▸ Collected material:
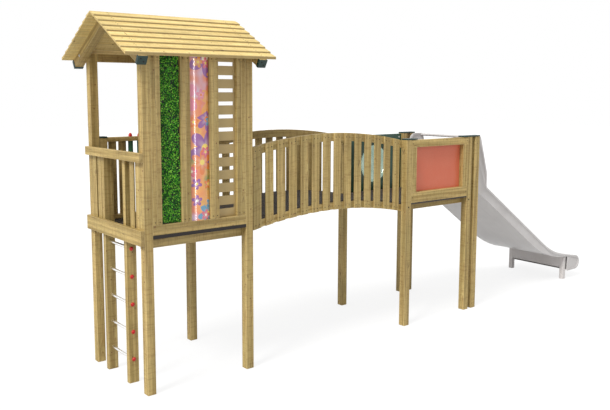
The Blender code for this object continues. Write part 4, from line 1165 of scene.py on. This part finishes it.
def make_low_tower():
    """Posts, bearers, the frame with its coral panel, the green panel with its window, and the caps."""
    posts = [f"low_post_{face}_{place}" for face in ("front", "back")
             for place in ("bridge", "inner", "outer")]
    whole_boards("low_posts", posts, "z", 81, LAMINATED)
    whole_boards("low_bearers", ["low_bearer_front", "low_bearer_back"], "x", 83)
    box = start, end = ends("coral_panel_frame")
    gap = Vector((PART_GAP, 0, PART_GAP))
    (left, _, bottom), (right, _, top) = low("coral_panel") - gap, high("coral_panel") + gap
    boards = [part_of(box, "x", z=span) for span in ((start.z, bottom), (top, end.z))]
    for span in ((start.x, left), (right, end.x)):
        boards.append(part_of(box, "z", x=span, z=(bottom + PART_GAP, top - PART_GAP)))
    pine("coral_frame_boards", boards, ["coral_panel_frame"], 85)
    skin("coral_panel", CORAL)
    skin("window_panel", PANEL_PLASTIC, width=0.002)
    skin("bubble_window", CLEAR)
    for name in ("low_cap_front_bridge", "low_cap_back_bridge", "low_cap_front_slide", "low_cap_back_slide",
                 "barrier_newel_cap"):
        skin(name, CAP_PLASTIC, width=0.003)


def make_slide():
    """The chute, and the two legs and the beam under its end."""
    skin("slide_chute", SLIDE, smooth_angle=28)
    box = start, end = ends("slide_leg_frame")
    leg = end.x - start.x
    top = end.z - leg * math.tan(CHUTE_EXIT_PITCH)
    boards = [part_of(box, "z", y=(y, y + leg), z=(0, top)) for y in (start.y, end.y - leg)]
    boards.append(part_of(box, "y", x=(start.x + LEG_BEAM_INSET, end.x - LEG_BEAM_INSET),
                          y=(start.y + leg, end.y - leg), z=(LEG_BEAM_BOTTOM, top)))
    timber("slide_legs", boards, LEG_PAINT, "slide_grey", ["slide_leg_frame"], seed=91)


# Fixings


def make_roof_fixings():
    """Bolts through the rafters into the posts, screws in the rafters' caps and in the roof boards."""
    bolts, screws, board_screws = [], [], []
    tip = abs(low("rafter_cap_front_left").y - RIDGE_Y)
    roof = high("roof_slope_front").z - ROOF_THIN_EDGE / ROOF_COSINE
    step = abs(low("roof_slope_front").y - RIDGE_Y) / ROOF_BOARD_COUNT
    for side, way in (("left", "-x"), ("right", "+x")):
        start, end = ends(f"gable_truss_{side}")
        face = start.x if side == "left" else end.x
        middle = (start.x + end.x) / 2
        for y in (CORNER.y + POST / 2, FAR_CORNER.y - POST / 2):
            z = end.z - ROOF_SLOPE * abs(y - RIDGE_Y) - RAFTER_DEPTH / 2 / ROOF_COSINE
            bolts.append(((face, y, z), way))
        for facing in (-1, 1):
            for across, down in ((-0.020, 0.028), (0.016, 0.062)):
                z = end.z - ROOF_SLOPE * tip - down * ROOF_COSINE
                place = (middle + across, RIDGE_Y + facing * (tip - down * ROOF_SINE), z)
                screws.append((place, (-facing * (math.pi / 2 + ROOF_PITCH), 0.0, 0.0)))
            for index in range(ROOF_BOARD_COUNT):
                for share in (0.3, 0.72):
                    away = (index + share) * step
                    thick = ROOF_THIN_EDGE + (ROOF_THICK_EDGE - ROOF_THIN_EDGE) * share
                    place = (middle, RIDGE_Y + facing * away, roof - ROOF_SLOPE * away + thick / ROOF_COSINE)
                    board_screws.append((place, (-facing * ROOF_PITCH, 0.0, 0.0)))
    fasteners("rafter_bolts", bolts, BOLT_STEEL, 0.019, 0.012, 0.010, head_sides=6)
    fasteners("cap_screws", screws, DARK_SCREW, 0.0085, 0.0075, 0.005)
    fasteners("roof_screws", board_screws, DARK_SCREW, 0.0045, 0.0042, 0.002)


def make_bridge_fixings():
    """Two screws where each slat crosses a rail, and two at each end of the bridge's boards."""
    arch = bridge_arch()

    def rise(x):
        drop = arch["arch_radius"] - math.sqrt(arch["arch_radius"] ** 2 - (x - arch["arch_middle"]) ** 2)
        return BRIDGE_RISE - drop

    start, end = ends("bridge_deck")
    lower_rail = start.z - BRIDGE_BEAM_HEIGHT / 2
    upper_rail = high("bridge_panel_front").z - BRIDGE_RISE - BRIDGE_RAIL_HEIGHT / 2
    spots = []
    for y, way in ((low("bridge_panel_front").y, "-y"), (high("bridge_panel_back").y, "+y")):
        for left in bridge_slat_starts():
            for share in (0.26, 0.74):
                x = left + share * BRIDGE_SLAT_WIDTH
                spots += spots_at([x], [y], (lower_rail + rise(x), upper_rail + rise(x)), way)
    pitch = (end.x - start.x) / BRIDGE_BOARD_COUNT
    surface = start.z + BRIDGE_BOARD_THICKNESS - 0.0005
    for index in range(BRIDGE_BOARD_COUNT):
        for share in (0.28, 0.72):
            x = start.x + (index + share) * pitch
            ys = (start.y + BRIDGE_SCREW_INSET, end.y - BRIDGE_SCREW_INSET)
            spots += spots_at([x], ys, [surface + rise(x)], "+z")
    fasteners("bridge_screws", spots, DARK_SCREW, 0.0055, 0.0050, 0.0025)


def make_deck_fixings():
    """Two screws at each end of the deck boards of both towers."""
    spots = []
    for name, count in (("tower_deck", TALL_DECK_BOARD_COUNT), ("low_deck", LOW_DECK_BOARD_COUNT)):
        start, end = ends(name)
        pitch = (end.x - start.x) / count
        xs = [start.x + (index + share) * pitch for index in range(1, count - 1) for share in (0.3, 0.7)]
        inset = POST + DECK_SCREW_INSET
        spots += spots_at(xs, (start.y + inset, end.y - inset), [end.z], "+z")
    fasteners("deck_screws", spots, STEEL, 0.0050, 0.0045, 0.0022)


def make_frame_fixings():
    """Bolts at the low posts, screws in the slats, wall and frame, and bolts round the green panel."""
    bolts, screws, pale = [], [], []
    for start, end in map(ends, ("low_post_front_bridge", "low_post_front_inner")):
        for y, way in ((start.y, "-y"), (FAR_CORNER.y, "+y")):
            bolts += spots_at([(start.x + end.x) / 2], [y], [DECK - 0.054], way)
    for start, end in map(ends, ("entry_slats_front", "entry_slats_back")):
        ys = [y + across for y in (start.y, end.y - ENTRY_SLAT_WIDTH) for across in (0.024, 0.066)]
        screws += spots_at([start.x], ys, (DECK + 0.035, end.z - 0.035), "-x")
    zs = (low("grass_panel").z + WALL_SCREW_INSET, high("grass_panel").z - WALL_SCREW_INSET)
    for left, right in wall_uprights():
        xs = [left + (right - left) * share for share in (0.25, 0.75)]
        screws += spots_at(xs, [low("wall_frame").y], zs, "-y")
    start, end = ends("coral_panel_frame")
    zs = ((start.z + low("coral_panel").z) / 2, (high("coral_panel").z + end.z) / 2)
    xs = (start.x + FRAME_SCREW_INSET, end.x - FRAME_SCREW_INSET)
    screws += spots_at(xs, [start.y], zs, "-y")
    start, end = ends("window_panel")
    xs = (start.x + PANEL_BOLT_INSET, (start.x + end.x) / 2, end.x - PANEL_BOLT_INSET)
    for y, way in ((start.y, "-y"), (end.y, "+y")):
        pale += spots_at(xs, [y], (start.z + PANEL_BOLT_INSET, end.z - PANEL_BOLT_INSET), way)
    fasteners("frame_bolts", bolts, DARK_SCREW, 0.011, 0.0080, 0.006, head_sides=6)
    fasteners("frame_screws", screws, DARK_SCREW, 0.0055, 0.0050, 0.0025)
    fasteners("panel_bolts", pale, BOLT_STEEL, 0.014, 0.010, 0.006)


# Stage, light and camera


def straight_rays(tree):
    """One for rays from the camera, also after a gloss or a clear part, and none for all others."""
    seen = signals(node(tree, "ShaderNodeLightPath"))
    rays = seen["Is Camera Ray"] + (seen["Is Glossy Ray"] + seen["Is Transmission Ray"])
    return calculate("MINIMUM", rays, 1.0)


def make_stage():
    """A pale floor that turns to plain white away from the object."""
    half = 60.0
    corners = ((-half, -half, 0), (half, -half, 0), (half, half, 0), (-half, half, 0))
    mesh = bpy.data.meshes.new("floor")
    mesh.from_pydata(corners, [], [(0, 1, 2, 3)])
    material, place = new_finish("pale floor", 0.9, specular_ior_level=0.0)
    floor = new_piece("floor", mesh, material)
    shader = shader_of(material)
    x, y, _ = split(place)
    factor = between(length(x, y), 5.0, 13.0, 0.72, 1.0) * straight_rays(place.tree)
    feed(shader, {"Base Color": blend(noise(place, 1.3, 3.0), (206, 206, 206), (202, 202, 202))})
    white = signal(place.tree, "ShaderNodeEmission", {"Color": (255, 255, 255), "Strength": 1.17})
    mixed = signal(place.tree, "ShaderNodeMixShader", {0: factor, 1: Signal(shader.outputs[0]), 2: white})
    feed(place.tree.nodes["Material Output"], {"Surface": mixed})


def make_light():
    world = bpy.data.worlds.new("studio")
    bpy.context.scene.world = world
    world.use_nodes = True
    strength = 0.72 + straight_rays(world.node_tree) * 0.28
    feed(world.node_tree.nodes["Background"], {"Color": (255, 255, 255), "Strength": strength})
    sun = bpy.data.lights.new("studio lamp", "SUN")
    sun.energy, sun.angle, sun.color = 2.85, math.radians(18), (1.0, 0.985, 0.955)
    to_lamp = Vector((-0.66, -0.16, 0.73))
    new_piece("studio lamp", sun).rotation_euler = to_lamp.to_track_quat("Z", "Y").to_euler()
    box = bpy.data.lights.new("strip box", "AREA")
    box.shape, box.size, box.size_y, box.energy = "RECTANGLE", 0.30, 4.5, 95.0
    strip = new_piece("strip box", box)
    strip.location = Vector((CORNER.x, CORNER.y, 0)) + Vector((1.0, -6.2, 2.9))
    strip.rotation_euler = (math.pi / 2, 0.0, 0.0)
    strip.visible_diffuse = False


def make_camera():
    lens = bpy.data.cameras.new("photo camera")
    lens.lens, lens.sensor_width = 43.72, 36.0
    lens.shift_x, lens.shift_y = 0.0344, -0.0381
    lens.clip_end = 300.0
    camera = new_piece("photo camera", lens)
    camera.location = Vector((CORNER.x, CORNER.y, 0)) + Vector((-3.3981, -6.7008, 3.1221))
    camera.rotation_euler = Euler((math.pi / 2 - 0.1181, 0.0, 0.9128 - math.pi / 2))
    bpy.context.scene.camera = camera
    bpy.context.scene.view_settings.view_transform = "Standard"


make_tower_timber()
make_wall()
make_turf()
skin("print_column", PRINT, smooth_angle=40)
skin("slotted_panel", PINE, width=0.0015)
make_entry()
make_ladder()
make_barrier()
make_decks()
make_roof()
make_bridge()
make_low_tower()
make_slide()
make_roof_fixings()
make_bridge_fixings()
make_deck_fixings()
make_frame_fixings()
make_stage()
make_light()
make_camera()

▸ What you are asked to do: Only the lines from the beginning of the material above through the line with "skin(name, CAP_PLASTIC, width=0.003)" are wanted; extract them exactly.

▸ Solved exercise:
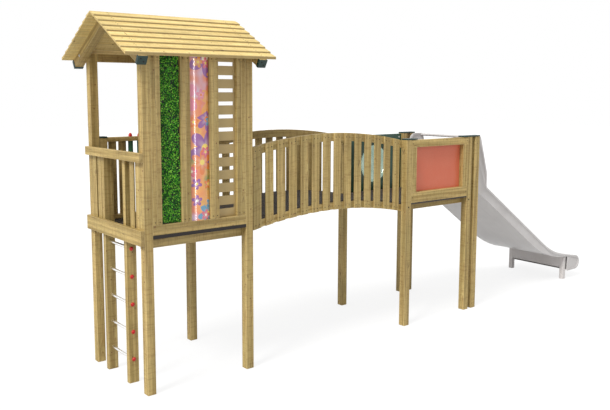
The Blender code for this object continues. Write part 4, from line 1165 of scene.py on. This part finishes it.
def make_low_tower():
    """Posts, bearers, the frame with its coral panel, the green panel with its window, and the caps."""
    posts = [f"low_post_{face}_{place}" for face in ("front", "back")
             for place in ("bridge", "inner", "outer")]
    whole_boards("low_posts", posts, "z", 81, LAMINATED)
    whole_boards("low_bearers", ["low_bearer_front", "low_bearer_back"], "x", 83)
    box = start, end = ends("coral_panel_frame")
    gap = Vector((PART_GAP, 0, PART_GAP))
    (left, _, bottom), (right, _, top) = low("coral_panel") - gap, high("coral_panel") + gap
    boards = [part_of(box, "x", z=span) for span in ((start.z, bottom), (top, end.z))]
    for span in ((start.x, left), (right, end.x)):
        boards.append(part_of(box, "z", x=span, z=(bottom + PART_GAP, top - PART_GAP)))
    pine("coral_frame_boards", boards, ["coral_panel_frame"], 85)
    skin("coral_panel", CORAL)
    skin("window_panel", PANEL_PLASTIC, width=0.002)
    skin("bubble_window", CLEAR)
    for name in ("low_cap_front_bridge", "low_cap_back_bridge", "low_cap_front_slide", "low_cap_back_slide",
                 "barrier_newel_cap"):
        skin(name, CAP_PLASTIC, width=0.003)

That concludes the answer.